SOURCE DATA:

--- START ---

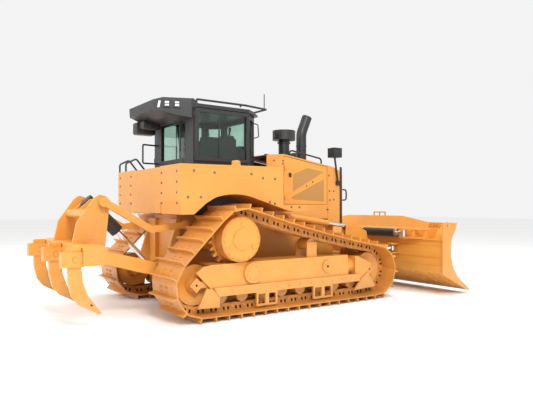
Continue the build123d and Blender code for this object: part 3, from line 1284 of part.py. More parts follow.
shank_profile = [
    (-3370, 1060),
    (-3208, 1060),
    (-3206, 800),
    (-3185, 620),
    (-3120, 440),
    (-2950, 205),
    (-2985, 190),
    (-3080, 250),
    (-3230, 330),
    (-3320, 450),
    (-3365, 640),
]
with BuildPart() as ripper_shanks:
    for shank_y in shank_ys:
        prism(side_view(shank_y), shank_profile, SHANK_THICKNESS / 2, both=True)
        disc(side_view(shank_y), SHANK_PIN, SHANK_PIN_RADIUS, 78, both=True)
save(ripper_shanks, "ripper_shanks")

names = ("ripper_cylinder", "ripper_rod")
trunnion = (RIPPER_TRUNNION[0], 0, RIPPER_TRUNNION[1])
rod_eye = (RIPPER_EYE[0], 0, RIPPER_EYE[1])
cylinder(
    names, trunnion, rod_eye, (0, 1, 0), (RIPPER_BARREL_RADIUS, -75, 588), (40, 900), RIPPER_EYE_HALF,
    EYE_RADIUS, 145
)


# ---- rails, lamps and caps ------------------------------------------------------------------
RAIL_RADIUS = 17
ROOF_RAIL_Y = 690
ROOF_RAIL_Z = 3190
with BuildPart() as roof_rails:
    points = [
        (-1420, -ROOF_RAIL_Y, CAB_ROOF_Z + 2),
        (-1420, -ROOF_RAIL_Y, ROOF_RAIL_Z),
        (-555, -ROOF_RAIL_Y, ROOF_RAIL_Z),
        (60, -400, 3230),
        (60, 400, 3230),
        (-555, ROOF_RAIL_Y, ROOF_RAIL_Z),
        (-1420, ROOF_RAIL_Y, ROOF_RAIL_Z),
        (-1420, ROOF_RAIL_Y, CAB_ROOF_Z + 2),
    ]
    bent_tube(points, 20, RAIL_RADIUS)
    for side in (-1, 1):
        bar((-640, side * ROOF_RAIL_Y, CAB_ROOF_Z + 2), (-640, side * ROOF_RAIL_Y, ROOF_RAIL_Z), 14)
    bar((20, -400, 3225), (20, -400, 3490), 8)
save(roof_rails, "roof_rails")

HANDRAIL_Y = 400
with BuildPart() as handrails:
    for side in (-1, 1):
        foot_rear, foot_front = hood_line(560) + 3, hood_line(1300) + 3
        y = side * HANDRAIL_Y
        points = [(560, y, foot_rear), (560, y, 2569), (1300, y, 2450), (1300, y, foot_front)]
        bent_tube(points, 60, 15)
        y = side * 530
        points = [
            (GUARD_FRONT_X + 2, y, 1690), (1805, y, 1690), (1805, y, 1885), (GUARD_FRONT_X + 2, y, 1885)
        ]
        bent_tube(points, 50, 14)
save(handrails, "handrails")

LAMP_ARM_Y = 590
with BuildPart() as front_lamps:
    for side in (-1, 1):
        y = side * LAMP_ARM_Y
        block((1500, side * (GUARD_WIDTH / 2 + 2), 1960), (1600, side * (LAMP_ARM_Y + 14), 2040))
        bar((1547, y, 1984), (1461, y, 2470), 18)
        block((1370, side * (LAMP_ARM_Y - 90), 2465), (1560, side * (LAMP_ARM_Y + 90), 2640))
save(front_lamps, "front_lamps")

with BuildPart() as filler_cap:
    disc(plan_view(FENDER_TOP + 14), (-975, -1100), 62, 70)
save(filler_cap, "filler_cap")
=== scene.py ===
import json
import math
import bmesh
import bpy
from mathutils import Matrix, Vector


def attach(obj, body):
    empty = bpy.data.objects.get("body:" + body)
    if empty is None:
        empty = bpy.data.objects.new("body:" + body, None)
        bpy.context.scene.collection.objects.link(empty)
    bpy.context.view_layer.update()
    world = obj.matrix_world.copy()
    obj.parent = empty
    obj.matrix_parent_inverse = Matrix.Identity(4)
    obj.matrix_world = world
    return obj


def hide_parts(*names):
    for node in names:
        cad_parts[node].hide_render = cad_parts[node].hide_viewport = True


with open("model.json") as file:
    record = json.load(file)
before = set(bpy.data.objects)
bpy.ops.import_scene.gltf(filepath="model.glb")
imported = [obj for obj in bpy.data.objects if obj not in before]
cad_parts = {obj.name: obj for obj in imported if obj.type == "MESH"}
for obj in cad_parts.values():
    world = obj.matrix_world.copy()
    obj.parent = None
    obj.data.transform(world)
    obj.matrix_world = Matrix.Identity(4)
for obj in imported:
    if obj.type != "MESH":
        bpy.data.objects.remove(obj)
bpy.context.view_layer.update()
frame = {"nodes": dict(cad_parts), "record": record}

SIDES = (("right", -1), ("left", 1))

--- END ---

YOUR GOAL:
Repeat exactly the lines running from the one with "LAMP_ARM_Y = 590" through the one with "obj.parent = None", both included.

SOLUTION TO THE EXERCISE:
LAMP_ARM_Y = 590
with BuildPart() as front_lamps:
    for side in (-1, 1):
        y = side * LAMP_ARM_Y
        block((1500, side * (GUARD_WIDTH / 2 + 2), 1960), (1600, side * (LAMP_ARM_Y + 14), 2040))
        bar((1547, y, 1984), (1461, y, 2470), 18)
        block((1370, side * (LAMP_ARM_Y - 90), 2465), (1560, side * (LAMP_ARM_Y + 90), 2640))
save(front_lamps, "front_lamps")

with BuildPart() as filler_cap:
    disc(plan_view(FENDER_TOP + 14), (-975, -1100), 62, 70)
save(filler_cap, "filler_cap")
=== scene.py ===
import json
import math
import bmesh
import bpy
from mathutils import Matrix, Vector


def attach(obj, body):
    empty = bpy.data.objects.get("body:" + body)
    if empty is None:
        empty = bpy.data.objects.new("body:" + body, None)
        bpy.context.scene.collection.objects.link(empty)
    bpy.context.view_layer.update()
    world = obj.matrix_world.copy()
    obj.parent = empty
    obj.matrix_parent_inverse = Matrix.Identity(4)
    obj.matrix_world = world
    return obj


def hide_parts(*names):
    for node in names:
        cad_parts[node].hide_render = cad_parts[node].hide_viewport = True


with open("model.json") as file:
    record = json.load(file)
before = set(bpy.data.objects)
bpy.ops.import_scene.gltf(filepath="model.glb")
imported = [obj for obj in bpy.data.objects if obj not in before]
cad_parts = {obj.name: obj for obj in imported if obj.type == "MESH"}
for obj in cad_parts.values():
    world = obj.matrix_world.copy()
    obj.parent = None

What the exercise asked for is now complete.